My primary goal is writing. It is my new year's resolution, my target, my purpose.
After a couple months of fairly dedicated writing, I started to notice the synchronicities. These are, in my belief, the checkmark from the universe. "Yep, you got it!" "That was the right step." Sometimes the synchronicities relate to my actual writing, and sometimes they simply indicate my power of intention (or law of attraction) is going in the right direction.
Over the past few weeks for example, each time I complete another solid chunk of my book, I go online to check facebook or my inbox, or I sit at the table to read the newspaper. Inevitably, the subject I just completed pops up within half an hour. The strange but wonderful thing is that the synchronized subject is not just from my overall chapter, but from the subsection or paragraph that I just completed. It gives me chills. Sometimes it makes me laugh. The synchronicities when I'm in this zone are just so crazy, and obvious. (I wish I could always be in this zone:))

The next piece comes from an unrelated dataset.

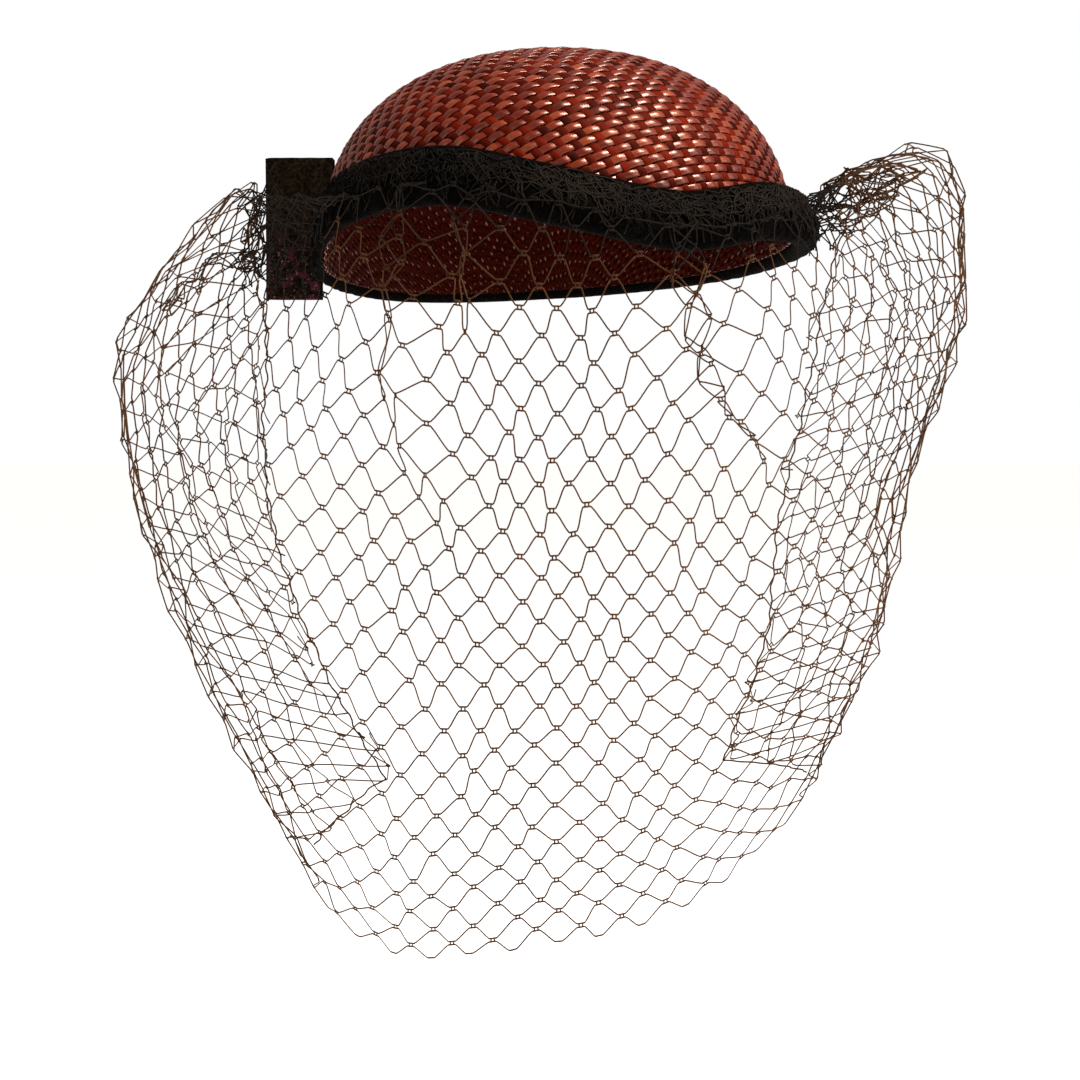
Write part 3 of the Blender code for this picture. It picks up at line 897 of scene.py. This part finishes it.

Other times I find myself mentally planning the arch of the next chapter, and a few key words come to my mind. Then within a few minutes, I find those same words repeated elsewhere.
A few days ago a synchronicity occurred. I started to think about the throat chakra. And, important for this synchronicity, the throat chakra is traditionally symbolized by the color blue. As soon as my mind began to focus on the words "throat chakra," a noise on the TV caught my attention. The rest of the family was watching a movie called, "The Sorcerer's Apprentice." The noise drew me to a scene in which the evil sorcerer held a blue glowing wand to his apprentice's throat!
Ah yes, you may just call that coincidence, but in my world, I call it syncronicity. I like my world. When I follow the signs, they tend to show me good things.
One evening a month ago, I was focused on joy. It was taking a few days to draw a more detailed chapter outline, and I pulled out my runes, which I hadn't used for...a year? Runes are old celtic symbols, like rock or clay versions of tarot cards. The one rune I pulled was the symbol for joy. That wasn't the end, though. Later that day, the article I chose to read focused on joy. The headline didn't allude to joy, however. I had to read into the article before I discovered this focus.
Was my mind looking for the word joy? Probably. I believe in the red car theory. Decide you want to buy a red car, and suddenly you will notice the red cars all around you. However, I couldn't have known what that rune said before I pulled it from the bag. The headline of the article intrigued me, but the "joy" section could have just as easily used other words such as "happiness," "excitement," or "delight."
The sychronicities didn't provide me with chapter details to formulate. I had to do that on my own. Yet I believed it was a message that I was on the right path. What do I do with this information? I say "thank you." Nothing more, nothing less.
A synchronistic "message" isn't always pleasant. Yesterday I felt highly focused in my writing, and my intentions seemed clear and strong. I noticed the office window had dog-nose prints all over it and wished it was clean. Well, a delivery arrived at the door and my dog went crazy at the window, as he normally does. However, when I got back to the office, I noticed he had spit up ON the window! Disgusting, but my wish was granted, even if I was the one who had to do the work.
I have to be careful what I wish for.
When I don't feel this focused, life goes on. Many normal days disappear from memory. But focus is useful and powerful. Dedicated focus, when mind and body is absorbed in a challenging activity to create flow, seems to align everything around, as if the path becomes clearer and easier to walk.
And now I must return to my dedicated focus of writing.
What is life like when you focus on your purpose? How can you get there more often?